THE PROBLEM: Only the lines from the one containing "for side, name" down to the one containing "imported = [obj", inclusive, are to be quoted exactly.

EXTRACTED RECORDS:
::::::::::
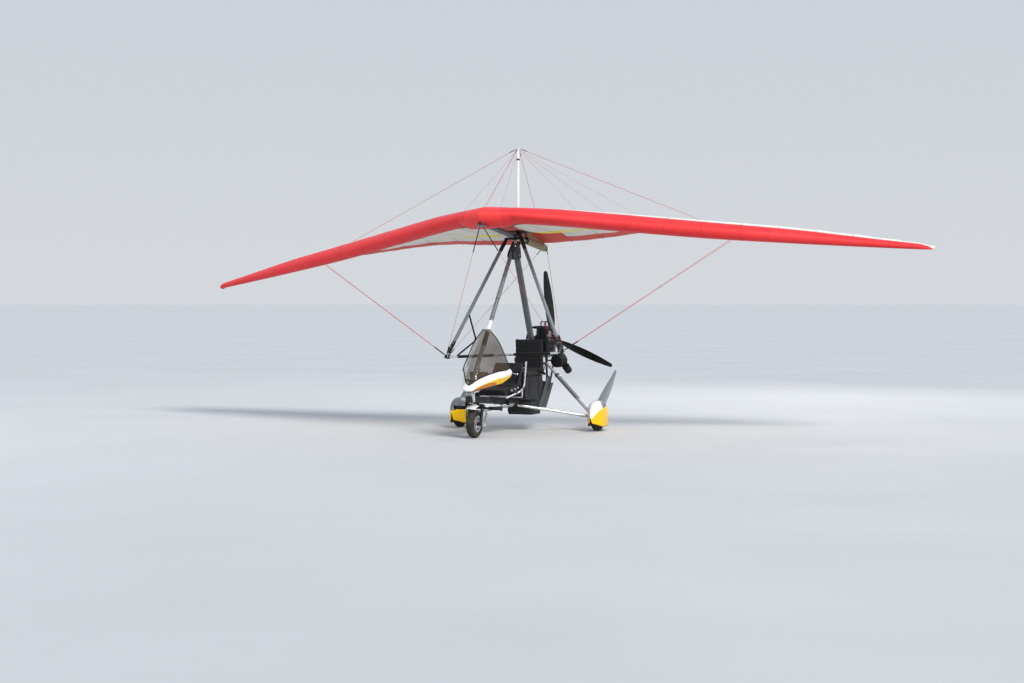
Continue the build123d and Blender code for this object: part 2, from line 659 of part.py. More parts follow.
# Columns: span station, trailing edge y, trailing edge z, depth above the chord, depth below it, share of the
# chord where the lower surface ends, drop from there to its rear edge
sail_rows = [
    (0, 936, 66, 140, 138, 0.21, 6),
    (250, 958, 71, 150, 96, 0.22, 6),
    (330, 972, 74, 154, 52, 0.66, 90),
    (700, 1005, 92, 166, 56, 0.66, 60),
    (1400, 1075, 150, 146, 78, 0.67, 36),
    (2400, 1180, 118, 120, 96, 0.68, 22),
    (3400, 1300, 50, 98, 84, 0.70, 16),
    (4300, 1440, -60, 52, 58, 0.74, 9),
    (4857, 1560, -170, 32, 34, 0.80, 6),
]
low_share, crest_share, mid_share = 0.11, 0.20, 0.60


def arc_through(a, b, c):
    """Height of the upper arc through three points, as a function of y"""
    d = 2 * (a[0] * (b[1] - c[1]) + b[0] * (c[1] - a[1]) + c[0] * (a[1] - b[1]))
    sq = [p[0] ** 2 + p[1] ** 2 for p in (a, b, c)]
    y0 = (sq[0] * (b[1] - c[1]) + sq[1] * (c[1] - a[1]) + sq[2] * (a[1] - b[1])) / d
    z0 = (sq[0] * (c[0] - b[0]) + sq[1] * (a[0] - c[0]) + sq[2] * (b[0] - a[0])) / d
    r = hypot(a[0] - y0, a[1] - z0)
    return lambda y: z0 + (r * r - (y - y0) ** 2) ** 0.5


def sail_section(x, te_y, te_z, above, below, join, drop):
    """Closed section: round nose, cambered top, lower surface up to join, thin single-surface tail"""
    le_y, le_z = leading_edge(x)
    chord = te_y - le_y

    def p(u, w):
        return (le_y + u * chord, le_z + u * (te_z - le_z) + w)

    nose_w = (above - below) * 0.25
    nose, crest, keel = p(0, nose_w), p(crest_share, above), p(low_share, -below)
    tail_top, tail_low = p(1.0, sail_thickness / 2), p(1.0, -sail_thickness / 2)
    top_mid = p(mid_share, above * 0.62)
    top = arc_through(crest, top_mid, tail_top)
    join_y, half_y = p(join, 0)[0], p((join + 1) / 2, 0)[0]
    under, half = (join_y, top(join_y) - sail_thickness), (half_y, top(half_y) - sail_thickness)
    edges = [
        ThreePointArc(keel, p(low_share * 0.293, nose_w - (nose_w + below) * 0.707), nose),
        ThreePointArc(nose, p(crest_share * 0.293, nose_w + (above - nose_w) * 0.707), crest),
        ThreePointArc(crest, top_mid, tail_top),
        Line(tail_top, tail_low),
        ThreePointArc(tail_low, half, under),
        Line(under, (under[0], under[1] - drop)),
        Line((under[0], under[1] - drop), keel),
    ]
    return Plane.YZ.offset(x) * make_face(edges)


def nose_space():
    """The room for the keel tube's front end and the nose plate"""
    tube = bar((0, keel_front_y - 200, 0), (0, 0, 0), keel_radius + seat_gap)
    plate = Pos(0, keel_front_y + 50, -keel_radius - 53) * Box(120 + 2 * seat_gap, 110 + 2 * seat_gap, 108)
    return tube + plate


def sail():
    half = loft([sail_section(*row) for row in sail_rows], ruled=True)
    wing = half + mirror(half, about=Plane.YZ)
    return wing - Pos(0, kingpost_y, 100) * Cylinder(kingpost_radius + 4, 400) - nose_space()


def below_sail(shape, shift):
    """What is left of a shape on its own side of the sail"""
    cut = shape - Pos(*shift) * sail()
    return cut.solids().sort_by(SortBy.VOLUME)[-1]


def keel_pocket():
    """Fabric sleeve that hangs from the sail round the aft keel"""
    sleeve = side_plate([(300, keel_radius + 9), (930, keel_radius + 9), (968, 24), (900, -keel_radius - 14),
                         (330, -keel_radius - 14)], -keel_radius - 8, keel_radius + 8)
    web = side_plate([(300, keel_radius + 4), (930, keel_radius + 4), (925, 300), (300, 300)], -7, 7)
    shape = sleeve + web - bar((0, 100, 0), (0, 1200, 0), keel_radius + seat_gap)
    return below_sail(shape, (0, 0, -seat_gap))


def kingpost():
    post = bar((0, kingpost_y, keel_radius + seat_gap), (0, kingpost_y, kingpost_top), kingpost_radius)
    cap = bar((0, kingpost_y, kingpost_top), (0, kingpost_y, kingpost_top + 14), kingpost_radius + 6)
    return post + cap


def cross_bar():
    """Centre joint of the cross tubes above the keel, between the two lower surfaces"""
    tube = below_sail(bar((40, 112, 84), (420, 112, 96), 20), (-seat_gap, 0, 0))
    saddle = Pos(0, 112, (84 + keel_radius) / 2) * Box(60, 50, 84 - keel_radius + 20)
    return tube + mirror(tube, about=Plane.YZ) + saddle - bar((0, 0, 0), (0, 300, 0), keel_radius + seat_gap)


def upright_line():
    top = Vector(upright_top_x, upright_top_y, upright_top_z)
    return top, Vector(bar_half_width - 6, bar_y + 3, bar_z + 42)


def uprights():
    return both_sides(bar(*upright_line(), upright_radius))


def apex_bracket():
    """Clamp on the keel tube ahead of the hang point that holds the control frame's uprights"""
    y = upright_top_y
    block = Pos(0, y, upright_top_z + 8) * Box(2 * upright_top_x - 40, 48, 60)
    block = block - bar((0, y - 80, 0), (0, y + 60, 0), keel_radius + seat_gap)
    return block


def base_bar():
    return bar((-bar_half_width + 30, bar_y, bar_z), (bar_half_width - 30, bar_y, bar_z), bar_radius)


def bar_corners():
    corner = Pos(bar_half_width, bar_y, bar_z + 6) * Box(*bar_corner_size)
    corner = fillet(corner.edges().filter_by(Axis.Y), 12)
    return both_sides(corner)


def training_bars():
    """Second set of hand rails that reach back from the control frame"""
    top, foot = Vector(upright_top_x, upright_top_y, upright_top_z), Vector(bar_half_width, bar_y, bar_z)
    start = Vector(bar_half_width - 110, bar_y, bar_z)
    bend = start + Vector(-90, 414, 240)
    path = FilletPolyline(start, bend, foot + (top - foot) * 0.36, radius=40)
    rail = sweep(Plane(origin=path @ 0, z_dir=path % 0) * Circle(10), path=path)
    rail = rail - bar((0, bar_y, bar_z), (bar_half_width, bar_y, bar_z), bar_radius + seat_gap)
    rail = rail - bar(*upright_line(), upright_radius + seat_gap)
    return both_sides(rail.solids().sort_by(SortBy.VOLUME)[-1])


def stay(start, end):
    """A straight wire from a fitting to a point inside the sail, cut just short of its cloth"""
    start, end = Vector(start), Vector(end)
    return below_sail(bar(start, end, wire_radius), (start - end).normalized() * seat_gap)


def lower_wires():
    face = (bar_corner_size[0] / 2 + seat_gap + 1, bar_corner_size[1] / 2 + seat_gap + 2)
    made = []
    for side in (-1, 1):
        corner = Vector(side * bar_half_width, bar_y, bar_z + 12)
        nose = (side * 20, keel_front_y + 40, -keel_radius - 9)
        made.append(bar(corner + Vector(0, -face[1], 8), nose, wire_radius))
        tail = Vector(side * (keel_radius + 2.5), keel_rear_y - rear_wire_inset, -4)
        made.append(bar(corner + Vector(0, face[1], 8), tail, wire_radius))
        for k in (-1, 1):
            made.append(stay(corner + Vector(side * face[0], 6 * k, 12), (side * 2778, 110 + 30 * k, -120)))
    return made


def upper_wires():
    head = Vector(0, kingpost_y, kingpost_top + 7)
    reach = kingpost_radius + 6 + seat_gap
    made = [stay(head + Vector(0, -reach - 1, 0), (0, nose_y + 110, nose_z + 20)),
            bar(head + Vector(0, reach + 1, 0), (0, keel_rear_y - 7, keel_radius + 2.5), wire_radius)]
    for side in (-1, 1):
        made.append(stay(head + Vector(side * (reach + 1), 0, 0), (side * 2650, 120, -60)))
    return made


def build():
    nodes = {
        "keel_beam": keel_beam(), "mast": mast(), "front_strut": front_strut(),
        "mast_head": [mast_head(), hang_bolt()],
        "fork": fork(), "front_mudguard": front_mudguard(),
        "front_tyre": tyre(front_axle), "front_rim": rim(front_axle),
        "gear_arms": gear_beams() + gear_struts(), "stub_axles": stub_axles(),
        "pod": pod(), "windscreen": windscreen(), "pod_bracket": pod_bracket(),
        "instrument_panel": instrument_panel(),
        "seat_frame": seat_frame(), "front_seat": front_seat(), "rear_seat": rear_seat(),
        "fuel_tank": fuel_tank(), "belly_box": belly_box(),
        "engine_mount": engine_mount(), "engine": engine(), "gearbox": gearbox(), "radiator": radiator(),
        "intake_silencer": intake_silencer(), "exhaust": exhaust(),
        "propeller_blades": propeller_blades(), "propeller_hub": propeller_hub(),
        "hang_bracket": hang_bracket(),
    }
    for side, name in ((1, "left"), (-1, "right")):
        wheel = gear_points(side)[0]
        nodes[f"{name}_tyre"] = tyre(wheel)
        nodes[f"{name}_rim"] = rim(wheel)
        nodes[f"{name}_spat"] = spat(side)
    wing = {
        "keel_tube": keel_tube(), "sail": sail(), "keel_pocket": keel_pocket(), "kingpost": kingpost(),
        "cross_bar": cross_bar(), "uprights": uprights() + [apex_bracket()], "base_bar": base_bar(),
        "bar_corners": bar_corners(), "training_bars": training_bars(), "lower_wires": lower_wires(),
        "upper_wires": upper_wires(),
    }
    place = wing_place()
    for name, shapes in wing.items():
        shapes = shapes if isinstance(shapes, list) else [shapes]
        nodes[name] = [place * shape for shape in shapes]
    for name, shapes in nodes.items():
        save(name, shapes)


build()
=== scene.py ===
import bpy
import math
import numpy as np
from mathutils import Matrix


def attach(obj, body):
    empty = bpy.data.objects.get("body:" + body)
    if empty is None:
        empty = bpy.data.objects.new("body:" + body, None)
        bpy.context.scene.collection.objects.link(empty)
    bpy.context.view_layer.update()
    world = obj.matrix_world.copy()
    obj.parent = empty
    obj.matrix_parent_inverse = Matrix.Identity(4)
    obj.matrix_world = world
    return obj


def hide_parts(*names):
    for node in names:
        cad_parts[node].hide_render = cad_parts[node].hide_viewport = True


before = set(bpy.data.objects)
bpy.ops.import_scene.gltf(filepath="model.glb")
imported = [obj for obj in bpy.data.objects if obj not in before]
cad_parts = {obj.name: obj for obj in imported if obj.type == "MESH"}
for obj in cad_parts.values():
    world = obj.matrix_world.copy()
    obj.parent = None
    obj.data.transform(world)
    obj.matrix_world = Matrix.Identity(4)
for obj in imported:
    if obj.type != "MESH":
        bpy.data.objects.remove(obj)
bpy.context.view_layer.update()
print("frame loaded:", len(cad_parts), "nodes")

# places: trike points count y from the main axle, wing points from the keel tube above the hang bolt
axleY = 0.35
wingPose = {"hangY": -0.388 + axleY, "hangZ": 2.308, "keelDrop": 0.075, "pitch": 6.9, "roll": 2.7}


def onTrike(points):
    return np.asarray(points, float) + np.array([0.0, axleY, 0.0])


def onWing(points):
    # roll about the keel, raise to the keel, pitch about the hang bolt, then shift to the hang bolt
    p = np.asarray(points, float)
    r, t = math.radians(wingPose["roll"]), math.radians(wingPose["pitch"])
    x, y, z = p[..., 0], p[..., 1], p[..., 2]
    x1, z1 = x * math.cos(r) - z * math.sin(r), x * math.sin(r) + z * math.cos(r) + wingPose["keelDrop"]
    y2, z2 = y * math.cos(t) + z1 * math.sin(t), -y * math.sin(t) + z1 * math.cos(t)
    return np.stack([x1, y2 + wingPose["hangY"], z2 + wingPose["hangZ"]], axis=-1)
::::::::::
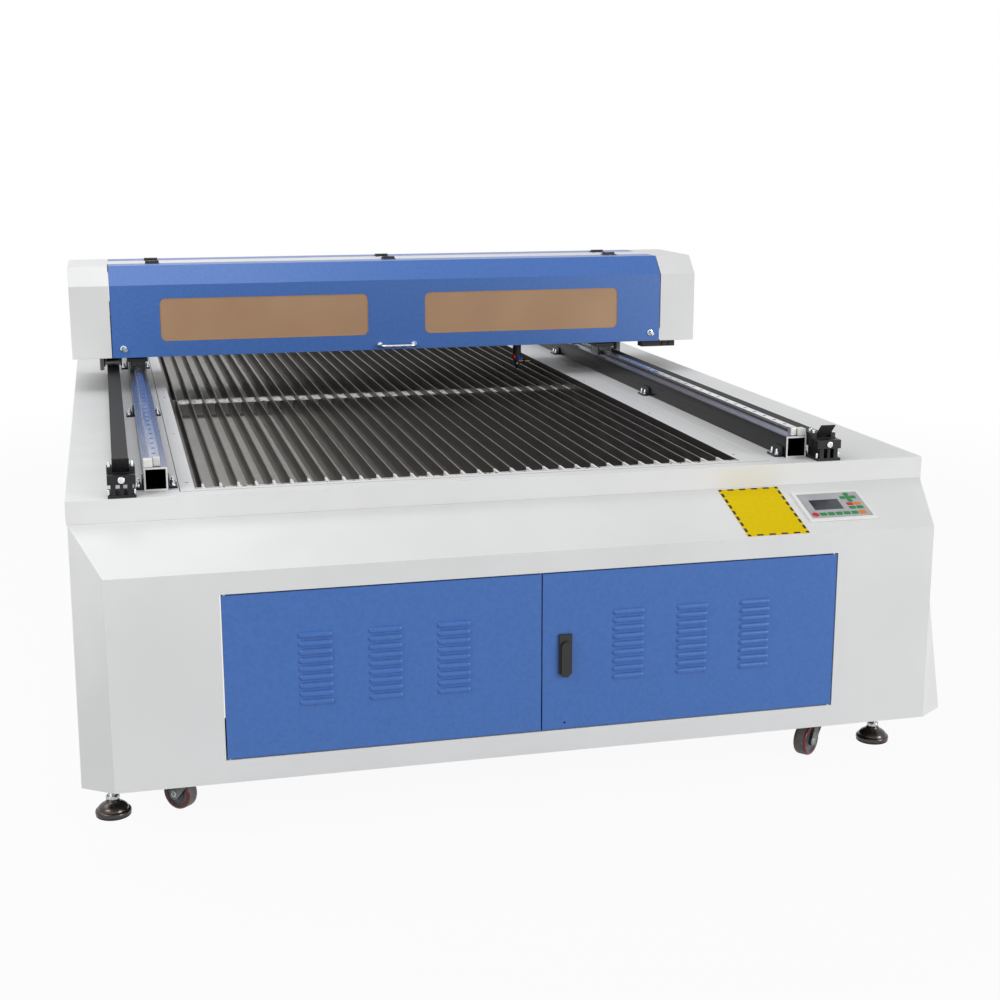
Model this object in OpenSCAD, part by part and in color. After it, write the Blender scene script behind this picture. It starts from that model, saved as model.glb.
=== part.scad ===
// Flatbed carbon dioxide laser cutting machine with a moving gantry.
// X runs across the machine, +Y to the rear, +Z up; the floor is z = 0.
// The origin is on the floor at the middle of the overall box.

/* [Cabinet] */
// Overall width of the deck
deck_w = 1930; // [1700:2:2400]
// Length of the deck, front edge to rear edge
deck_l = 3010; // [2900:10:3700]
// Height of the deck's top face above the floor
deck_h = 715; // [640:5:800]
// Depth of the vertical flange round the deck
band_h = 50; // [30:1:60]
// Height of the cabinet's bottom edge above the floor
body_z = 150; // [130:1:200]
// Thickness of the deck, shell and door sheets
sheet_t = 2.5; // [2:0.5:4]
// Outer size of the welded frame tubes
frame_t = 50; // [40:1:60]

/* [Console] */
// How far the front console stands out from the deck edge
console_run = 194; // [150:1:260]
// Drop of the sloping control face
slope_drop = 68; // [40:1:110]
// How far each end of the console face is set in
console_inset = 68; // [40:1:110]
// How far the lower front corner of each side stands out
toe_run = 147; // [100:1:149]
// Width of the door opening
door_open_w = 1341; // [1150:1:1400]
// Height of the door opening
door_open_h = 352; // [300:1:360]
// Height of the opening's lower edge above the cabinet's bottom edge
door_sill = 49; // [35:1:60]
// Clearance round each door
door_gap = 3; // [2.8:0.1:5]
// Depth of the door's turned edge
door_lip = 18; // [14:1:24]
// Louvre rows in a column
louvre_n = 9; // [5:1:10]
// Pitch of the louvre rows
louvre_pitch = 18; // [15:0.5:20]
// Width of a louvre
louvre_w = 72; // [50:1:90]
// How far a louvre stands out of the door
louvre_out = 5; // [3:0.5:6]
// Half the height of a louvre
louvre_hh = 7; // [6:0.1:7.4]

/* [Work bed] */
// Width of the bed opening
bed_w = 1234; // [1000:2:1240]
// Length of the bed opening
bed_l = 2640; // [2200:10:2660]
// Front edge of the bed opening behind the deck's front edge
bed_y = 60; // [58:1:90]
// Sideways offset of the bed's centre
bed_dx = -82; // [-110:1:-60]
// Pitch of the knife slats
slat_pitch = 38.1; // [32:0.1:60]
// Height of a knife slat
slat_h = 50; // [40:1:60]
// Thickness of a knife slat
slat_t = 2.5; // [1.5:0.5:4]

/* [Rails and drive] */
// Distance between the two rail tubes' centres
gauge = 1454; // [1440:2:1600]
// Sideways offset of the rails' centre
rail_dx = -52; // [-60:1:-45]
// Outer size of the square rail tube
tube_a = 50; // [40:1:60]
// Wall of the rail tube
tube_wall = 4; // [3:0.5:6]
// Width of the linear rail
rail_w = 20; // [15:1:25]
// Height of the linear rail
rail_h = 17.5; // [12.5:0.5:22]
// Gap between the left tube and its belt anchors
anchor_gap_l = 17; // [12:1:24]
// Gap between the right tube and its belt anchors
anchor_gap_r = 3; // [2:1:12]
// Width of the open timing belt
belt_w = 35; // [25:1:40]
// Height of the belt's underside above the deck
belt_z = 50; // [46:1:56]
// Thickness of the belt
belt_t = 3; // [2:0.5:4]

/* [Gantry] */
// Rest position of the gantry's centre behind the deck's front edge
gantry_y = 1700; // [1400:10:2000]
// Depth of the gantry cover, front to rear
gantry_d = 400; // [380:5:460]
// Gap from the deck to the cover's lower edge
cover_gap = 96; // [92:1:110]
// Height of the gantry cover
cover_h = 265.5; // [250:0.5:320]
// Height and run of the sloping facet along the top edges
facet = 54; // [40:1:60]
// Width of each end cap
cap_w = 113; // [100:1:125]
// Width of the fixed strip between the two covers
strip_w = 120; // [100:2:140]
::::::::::
ANSWER TO THIS TASK:
    for side, name in ((1, "left"), (-1, "right")):
        wheel = gear_points(side)[0]
        nodes[f"{name}_tyre"] = tyre(wheel)
        nodes[f"{name}_rim"] = rim(wheel)
        nodes[f"{name}_spat"] = spat(side)
    wing = {
        "keel_tube": keel_tube(), "sail": sail(), "keel_pocket": keel_pocket(), "kingpost": kingpost(),
        "cross_bar": cross_bar(), "uprights": uprights() + [apex_bracket()], "base_bar": base_bar(),
        "bar_corners": bar_corners(), "training_bars": training_bars(), "lower_wires": lower_wires(),
        "upper_wires": upper_wires(),
    }
    place = wing_place()
    for name, shapes in wing.items():
        shapes = shapes if isinstance(shapes, list) else [shapes]
        nodes[name] = [place * shape for shape in shapes]
    for name, shapes in nodes.items():
        save(name, shapes)


build()
=== scene.py ===
import bpy
import math
import numpy as np
from mathutils import Matrix


def attach(obj, body):
    empty = bpy.data.objects.get("body:" + body)
    if empty is None:
        empty = bpy.data.objects.new("body:" + body, None)
        bpy.context.scene.collection.objects.link(empty)
    bpy.context.view_layer.update()
    world = obj.matrix_world.copy()
    obj.parent = empty
    obj.matrix_parent_inverse = Matrix.Identity(4)
    obj.matrix_world = world
    return obj


def hide_parts(*names):
    for node in names:
        cad_parts[node].hide_render = cad_parts[node].hide_viewport = True


before = set(bpy.data.objects)
bpy.ops.import_scene.gltf(filepath="model.glb")
imported = [obj for obj in bpy.data.objects if obj not in before]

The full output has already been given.